Go through the records line by line and work out how many lines hold the word "code". Answer with the number only.
+ + + + + + +
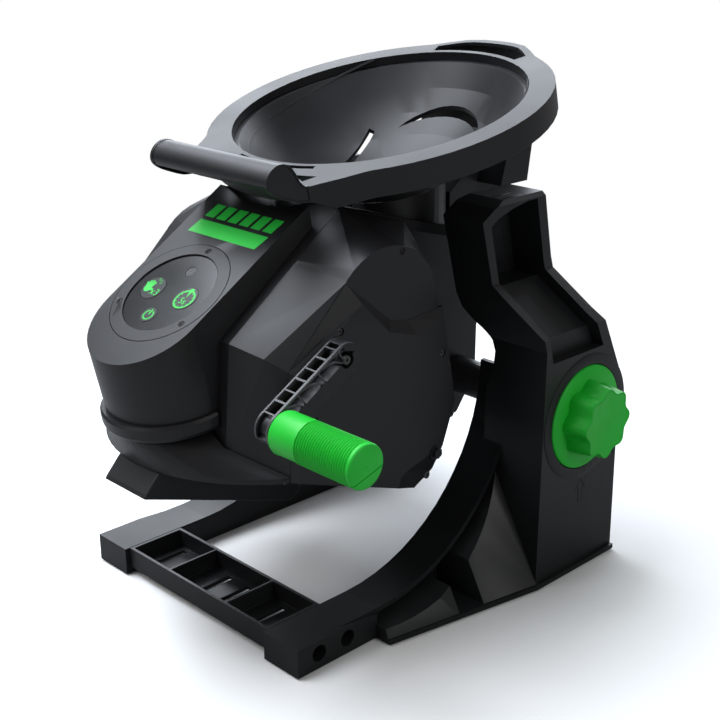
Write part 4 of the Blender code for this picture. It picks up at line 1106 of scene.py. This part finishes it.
# %% Stopwatch sign
WATCH = (17.7, -7.2)
bm = bmesh.new()
stroke(bm, bend(WATCH, 7.9, 0, 350, 35), 1.3, PRINT_LOW, PRINT_HIGH, closed=True)
for hour in range(12):
    if hour != 3:
        stroke(bm, ray_line(WATCH, 30 * hour, 6.0, 7.5), 0.5, PRINT_LOW, PRINT_HIGH + 0.01)
crown = ((-1.9, 8.3), (1.9, 8.3), (1.9, 9.9), (-1.9, 9.9))
hand = ((-1.7, 7.4), (0.2, 1.6), (1.1, 7.5))
slab(bm, [(WATCH[0] + x, WATCH[1] + y) for x, y in crown], PRINT_LOW, PRINT_HIGH + 0.02)
slab(bm, [(WATCH[0] + x, WATCH[1] + y) for x, y in hand], PRINT_LOW, PRINT_HIGH + 0.03)
printed("sign_stopwatch", bm, print_green, "timer_button")
lettering("sign_five_seconds", "5s", 7.6,
          ON_PANEL @ Matrix.Translation((WATCH[0], WATCH[1] - 1.8, KEY_TOP + 0.02)), print_green,
          "timer_button", 0.08)

# %% [markdown]
# The power sign is an open ring with a bar through its gap. The microphone sits behind seven
# small holes, one in the middle and six around it. They are dark discs in the glass, painted
# shade that stands in for the depth of the holes.

# %% Power sign and microphone holes
POWER = (0.0, -27.8)
MICROPHONE = (0.0, 16.0)
bm = bmesh.new()
stroke(bm, bend(POWER, 4.0, 115, 425, 30), 1.1, PRINT_LOW, PRINT_HIGH)
stroke(bm, ray_line(POWER, 90, 0.4, 5.2), 1.1, PRINT_LOW, PRINT_HIGH + 0.01)
printed("sign_power", bm, print_green, "power_button")
bm = bmesh.new()
for x, y in [MICROPHONE] + bend(MICROPHONE, 2.5, 0, 300, 5):
    drum(bm, 0.75, -1.85, -1.35, x=x, y=y, segments=16)
printed("microphone_hole_shades", bm, black_and_painted_shade, "head")

# %% [markdown]
# The sloping lid has a two-row print. Its lettering is left off: a row of plain slanted blocks
# and a plain band fill the same place, in the same green.

# %% Plain two-row print on the lid
BLOCKS, BLOCK_STEP, BLOCK_START = 6, 12.6, -34.0
INK_LOW, INK_HIGH = -0.05, 0.08
bm = bmesh.new()
for i in range(BLOCKS):
    x = BLOCK_START + BLOCK_STEP * i
    slab(bm, [(x, 64.0), (x + 9.6, 64.0), (x + 11.4, 77.0), (x + 1.8, 77.0)], INK_LOW, INK_HIGH)
printed("print_upper_row", bm, print_green, "head")
bm = bmesh.new()
slab(bm, [(-36.5, 47.5), (37.0, 47.5), (39.5, 60.5), (-34.5, 60.5)], INK_LOW, INK_HIGH)
printed("print_lower_row", bm, print_green, "head")

# %% [markdown]
# The deep pockets in the uprights have sunken grooves, whose foot lies in shade. They are thin
# near-black inlays on the wall of the pocket, which is painted shade. The same drawing serves
# both uprights: it is copied, mirrored about the stand's middle and turned outwards again.

# %% Grooves in the pockets
POCKET_WALL = 85.0
GROOVE_LOW, GROOVE_HIGH = -0.4, 0.06
GROOVE_FRAME = [(233.5, 269.2), (245.9, 268.8), (249.5, 242.2), (237.0, 241.9)]


def on_both_sides(name, bm):
    for side, word in ((1, "right"), (-1, "left")):
        copy = bm.copy()
        if side < 0:
            for v in copy.verts:
                v.co.x = 2 * STAND.x - v.co.x
        bmesh.ops.recalc_face_normals(copy, faces=copy.faces)
        # Every copy gets the near-black finish, as painted shade.
        finish_piece(piece(name + "_" + word, copy), black_and_painted_shade, "stand", None)
    bm.free()


bm = bmesh.new()
stroke(bm, GROOVE_FRAME, 1.1, GROOVE_LOW, GROOVE_HIGH, closed=True)
stroke(bm, [(264.0, 279.0), (269.6, 250.0)], 1.4, GROOVE_LOW, GROOVE_HIGH)
slab(bm, bend((260.5, 236.5), 1.5, 0, 340, 17), GROOVE_LOW, GROOVE_HIGH)
bm.transform(facing_right(POCKET_WALL, 0.0, 0.0))
on_both_sides("pocket_groove_shade", bm)

# %% [markdown]
# On top of each upright two slots end in a short step. They are drawn from above in the stand's
# own millimetres, again as near-black inlays, which are painted shade in the slots.

# %% Slots on top of the uprights
SLOT_LOW, SLOT_HIGH = 300.7, 301.05
bm = bmesh.new()
for x, start, end in ((100.0, 214.0, 234.0), (109.0, 214.0, 240.0)):
    stroke(bm, [(x, start), (x, end)], 1.3, SLOT_LOW, SLOT_HIGH)
for x, step_to, y in ((100.0, 104.0, 234.0), (109.0, 105.0, 240.0)):
    stroke(bm, [(x, y), (step_to, y)], 1.1, SLOT_LOW, SLOT_HIGH - 0.01)
bm.transform(ON_STAND)
on_both_sides("top_slot_shade", bm)
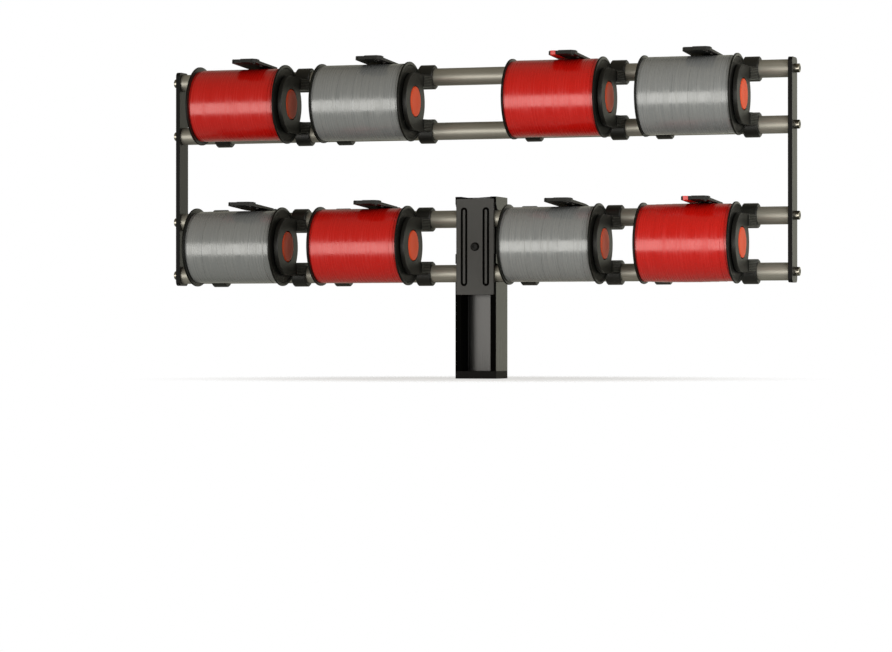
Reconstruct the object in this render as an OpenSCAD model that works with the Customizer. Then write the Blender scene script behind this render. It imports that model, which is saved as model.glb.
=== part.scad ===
/* [Rack] */
// Length of the rack over its end plates
rack_length = 734; // [640:2:820]
// Diameter of the four tubes
tube_d = 20; // [18:0.5:21]
// Distance between the two tubes of a pair
pair_spacing = 62; // [60:1:66]
// Height of the lower pair's middle above the foot
lower_row_height = 150.5; // [130:0.5:200]
// Distance between the two rows of spools
row_spacing = 162.5; // [155:0.5:200]
// Thickness of the end plates
end_plate_t = 5; // [4:0.5:8]
// Depth of the end plates, front to back
end_plate_d = 25; // [23:1:32]

/* [Post] */
// Width of the post
post_w = 48.5; // [44:0.5:56]
// Depth of the post, front to back
post_d = 43; // [40:1:55]
// Thickness of the foot block under the post
foot_t = 8.5; // [7:0.5:14]
// Height of the front clamp plate
clamp_plate_h = 109; // [104:1:120]

/* [Spools] */
// Diameter of a spool's flanges
flange_d = 90; // [84:1:92]
// Length of a spool over its flanges
spool_length = 107; // [100:1:110]
// Height of the flange rims above the ribbon of a full spool
rim_height = 2.6; // [2.6:0.2:8]
// Width of the ribbon
ribbon_w = 9.3; // [8:0.1:10]

/* [Holders] */
// Diameter of the spindle that carries a spool
spindle_d = 41; // [39:0.5:44]
// Diameter of the push button
button_d = 34.5; // [31:0.5:35]
// Travel of the push button
button_travel = 4; // [2.5:0.5:5]
// Diameter of the cheek beside the spool
cheek_d = 65; // [58:1:68]
// Length of the collars that hold the tubes
collar_length = 17.5; // [15:0.5:22]

/* [Cutters] */
// Width of the ribbon cutter
cutter_w = 32; // [29:0.5:34]
// Reach of the cutter in front of the tubes
cutter_reach = 88; // [84:1:94]
// Rise of the cutter towards its front edge, in degrees
cutter_tilt = 3.2; // [2.8:0.1:5]

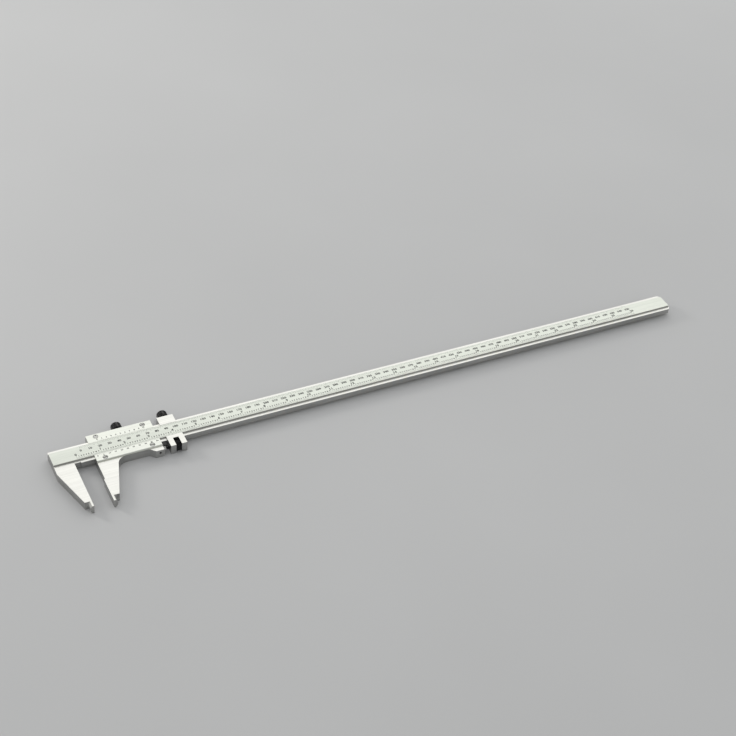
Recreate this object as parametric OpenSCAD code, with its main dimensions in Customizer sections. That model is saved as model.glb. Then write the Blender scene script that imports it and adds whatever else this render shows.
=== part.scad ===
// Long vernier caliper with nib jaws and a fine-adjustment clamp.
// Millimetres. X runs along the beam, Y across it with the jaws towards -Y, Z up out of the scale face.
// The origin is the middle of the whole outline, on the flat back that the caliper lies on.

/* [Beam] */
// Overall length of the beam
beam_length = 732; // [500:1:1000]
// Width of the beam
beam_width = 25.4; // [24.4:0.1:26.4]
// Thickness of the beam from its back to the scale face
beam_thick = 8; // [7.8:0.1:10]
// Width of the raised band that carries both scales
band_width = 17.5; // [12:0.1:19]
// Height of the scale band above the strips beside it
band_rise = 1.75; // [1.4:0.05:2.5]
// Chamfer of the corners at the beam's right end
end_chamfer = 2; // [0.5:0.1:4]

/* [Jaws] */
// Gap between the measuring faces as the caliper stands
opening = 20; // [5:0.5:60]
// Distance from the beam's left end to the fixed measuring face
fixed_face = 20.45; // [18:0.05:24]
// Reach of the nib tips below the beam's centre line
jaw_reach = 74; // [70:0.5:90]
// Distance from the centre line to the step above the nibs
nib_step = 66.75; // [60:0.25:68]
// Width of each nib, measured along the beam
nib_width = 3.81; // [3:0.01:6]
// Radius of the outer side of each nib, for inside measuring
nib_radius = 7; // [5.5:0.5:12]
// Width of the sliding jaw just above its nib
jaw_foot = 7.9; // [6:0.1:12]
// Width of the fixed jaw just above its nib
fixed_jaw_foot = 7.2; // [6:0.1:12]
// Length of the straight outer edge at the root of the fixed jaw
jaw_shoulder = 7.9; // [2:0.1:14]
// Relief of the upper part of the sliding jaw's face
face_relief = 1.15; // [0.5:0.05:2]
// Distance from the centre line to the top of the sliding jaw's measuring face
face_top = 43.4; // [30:0.1:55]
// Lean of the sliding jaw's outer edge from the vertical, in degrees
jaw_lean = 17.5; // [10:0.5:22]
// Radius between the sliding jaw and the frame
jaw_fillet = 11; // [4:0.5:16]

/* [Slider] */
// Length of the slider frame along the beam
slider_length = 68.3; // [60:0.1:80]
// Distance from the centre line to the slider's top edge
slider_top = 20.55; // [20:0.05:24]
// Distance from the centre line to the lower edge of the slider frame
slider_low = 18.65; // [18.45:0.05:22]
// Thickness of the web behind the beam
web_thick = 3.1; // [2.9:0.1:5]
// Length of the boss that holds the feed screw
boss_length = 8.6; // [6:0.1:14]
// Distance from the centre line to the lower edge of the boss and of the clamp
boss_low = 24.05; // [23:0.05:27]
// Distance from the slider's ends to the vernier plate screws
plate_screw_inset = 9.5; // [6:0.1:14]
// Diameter of a vernier plate screw's head
plate_screw_head = 4.8; // [3.6:0.1:4.8]

/* [Fine adjustment] */
// Free distance between the slider and the clamp
clamp_gap = 7.2; // [6.9:0.1:12]
// Length of the clamp along the beam
clamp_length = 17.3; // [14:0.1:24]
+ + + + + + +
WRITTEN ANSWER
2